I was never invited to either Smoke Enders or the Sabbath dinners, but I knew that both Kelman and Wiesel had a life-changing effect on Abe.

In 1985, his last year as executive editor, Abe granted my wish for a sabbatical to study comparative religion. He sent me to Harvard Divinity School so that I could become a better religion writer for the paper.

The book I wrote based on that year, “The Search for God at Harvard,” begins with this acknowledgment: “My parents gave me a love for Judaism and the freedom to pursue a career in journalism; Abe Rosenthal gave me the opportunities.”

Abe stepped down as executive editor in 1986 at the age of 65 — the mandatory retirement age for Times executives. A year later, he began writing a column, “On My Mind,” on the Times op-ed page and kept it going until 1999, when the column was taken away from him.

When Abe was a columnist, his personal politics and passions — which were rarely in evidence in all the years that he ran the Times — emerged full blown. While he often said that his goal as editor was “to keep the paper straight,” there was no such restraint in his columns. He wrote extensively about human right around the world. He was the champion of Tibetans, the poor in India, Christians in China and women in Africa. And he was zealously and unapologetically in favor of Israel’s right to exist and to defend itself.

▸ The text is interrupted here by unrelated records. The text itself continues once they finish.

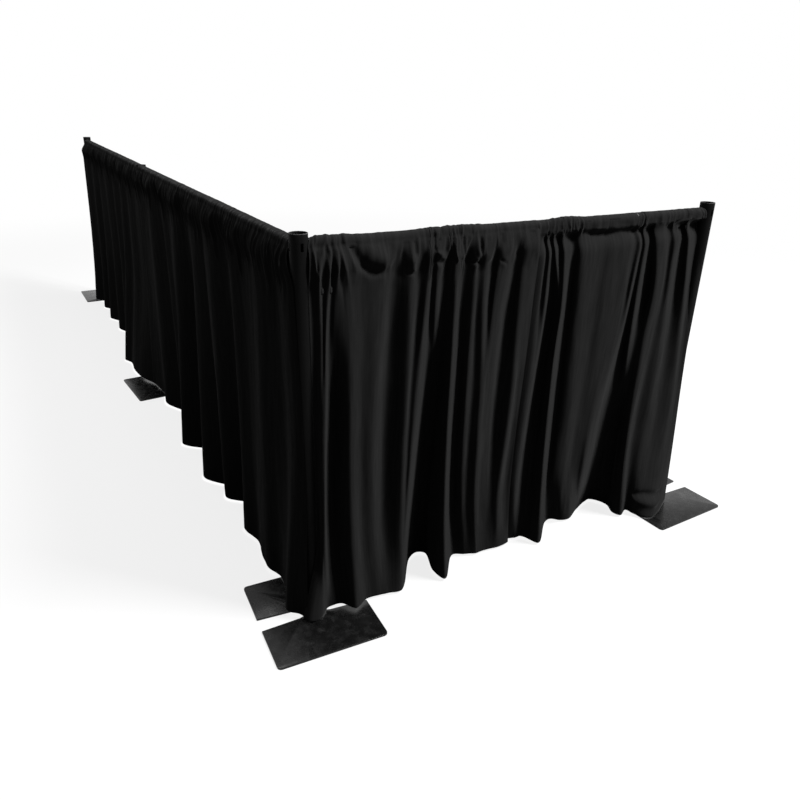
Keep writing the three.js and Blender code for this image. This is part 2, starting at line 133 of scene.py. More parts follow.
def background_ray(nodes, links):
    """1 for the rays that show the white background: the camera's, and those off or through a
    shiny surface."""
    path = nodes.new("ShaderNodeLightPath")
    direct = calc(nodes, links, "MAXIMUM", path.outputs["Is Camera Ray"], path.outputs["Is Glossy Ray"])
    return calc(nodes, links, "MAXIMUM", direct, path.outputs["Is Transmission Ray"])


def floor_material():
    material, nodes, links = new_material("floor_paper")
    seen = background_ray(nodes, links)
    tone = nodes.new("ShaderNodeMix")
    tone.data_type = "RGBA"
    tone.inputs["A"].default_value = (FLOOR_BOUNCE, FLOOR_BOUNCE, FLOOR_BOUNCE, 1)
    tone.inputs["B"].default_value = (FLOOR_WHITE, FLOOR_WHITE, FLOOR_WHITE, 1)
    links.new(seen, tone.inputs["Factor"])
    diffuse = nodes.new("ShaderNodeBsdfDiffuse")
    links.new(tone.outputs["Result"], diffuse.inputs["Color"])
    glow = nodes.new("ShaderNodeEmission")
    away = nodes.new("ShaderNodeVectorMath")
    away.operation = "LENGTH"
    links.new(nodes.new("ShaderNodeTexCoord").outputs["Object"], away.inputs[0])
    share = nodes.new("ShaderNodeMapRange")
    share.interpolation_type = "SMOOTHSTEP"
    share.inputs["From Min"].default_value = WHITE_FROM
    share.inputs["From Max"].default_value = WHITE_BEYOND
    share.inputs["To Min"].default_value = FLOOR_WHITENING
    links.new(away.outputs["Value"], share.inputs["Value"])
    mix = nodes.new("ShaderNodeMixShader")
    links.new(calc(nodes, links, "MULTIPLY", seen, share.outputs[0]), mix.inputs["Fac"])
    links.new(diffuse.outputs[0], mix.inputs[1])
    links.new(glow.outputs[0], mix.inputs[2])
    output = nodes.new("ShaderNodeOutputMaterial")
    links.new(mix.outputs[0], output.inputs["Surface"])
    return material


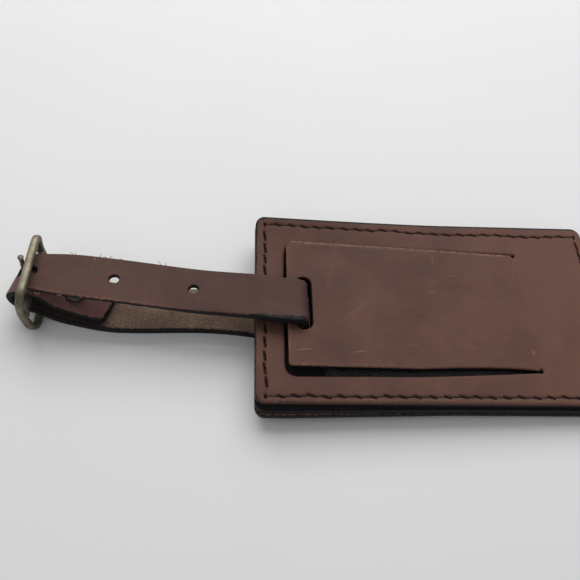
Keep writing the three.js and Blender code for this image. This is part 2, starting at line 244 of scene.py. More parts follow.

Many people were surprised at his advocacy for Israel, but I was not. Over our years of friendship, I had acquired a special window into his soul.

In 2003, Abe had what appeared to be a stroke. I went to visit him in his apartment on Manhattan’s Upper East Side. By then, we had both left the Times. I had become a professor at Columbia, and he was now writing a column for the New York Daily News.

I asked him why he wanted to be A.M. Rosenthal of the Daily News after such a distinguished career as A.M. Rosenthal of The New York Times. His answer was succinct: “Because I have so much to say.”

He asked me about my family. I began to tell him what everyone was up to, when he asked, “Do you have a picture?” I took one out of my wallet and handed it to him. Abe held it up close to his face and stared into the small family portrait. “Beautiful!” he exclaimed. Then he proceeded to kiss each image in the photo.

“Do they speak Hebrew?” he asked.

“Yes. All of them,” I said.

“I wish I knew Hebrew,” he said. It was like the conversations we had had in his office 25 years earlier, long before I had a family. “I know some Yiddish, but no Hebrew.”

Abe told me that he worries about the future of Israel and of Jews in general. “Thank God we have Elie Wiesel,” he said. “But who is going to follow him?”

He said that we have to act immediately on behalf of Israel. “You don’t have to tell me now, Ari,” he said, “but what can we do to help Jews? What can we do? I’m worried. Very worried.”

“What can we do?” he continued. “Think of two things. You’ll do one, and I’ll do the other.”

I told him that through his writings, he’s done so much already.

“You are very beloved,” I told him. “People in the Jewish community cheer when they hear your name.”

I saw Abe only once since then, at a memorial service for a mutual friend. He wore his dapper bowtie, but he walked with a shuffle and seemed frail.

Two years ago, for the 350th anniversary of the arrival of Jews in America, the National Foundation for Jewish Culture asked me to nominate a “key text” in American Jewish life. I didn’t have to think about it very long. I nominated “There Is No News From Auschwitz,” Abe’s towering 1958 article about a visit to the extermination camp in Poland.

The article is probably the most frequently quoted piece in all the obituaries written this past week about Abe Rosenthal.

The Times ran it in full in the Week in Review section last Sunday, the day of his funeral.

And so there is no news to report from Auschwitz. There is merely the compulsion to write something about it, a compulsion that grows out of a restless feeling that to have visited and then turned away without having said or written anything would somehow be a most grievous act of discourtesy to those who died here.

I cannot think of a more fitting epitaph — for Abe or for the 6 million.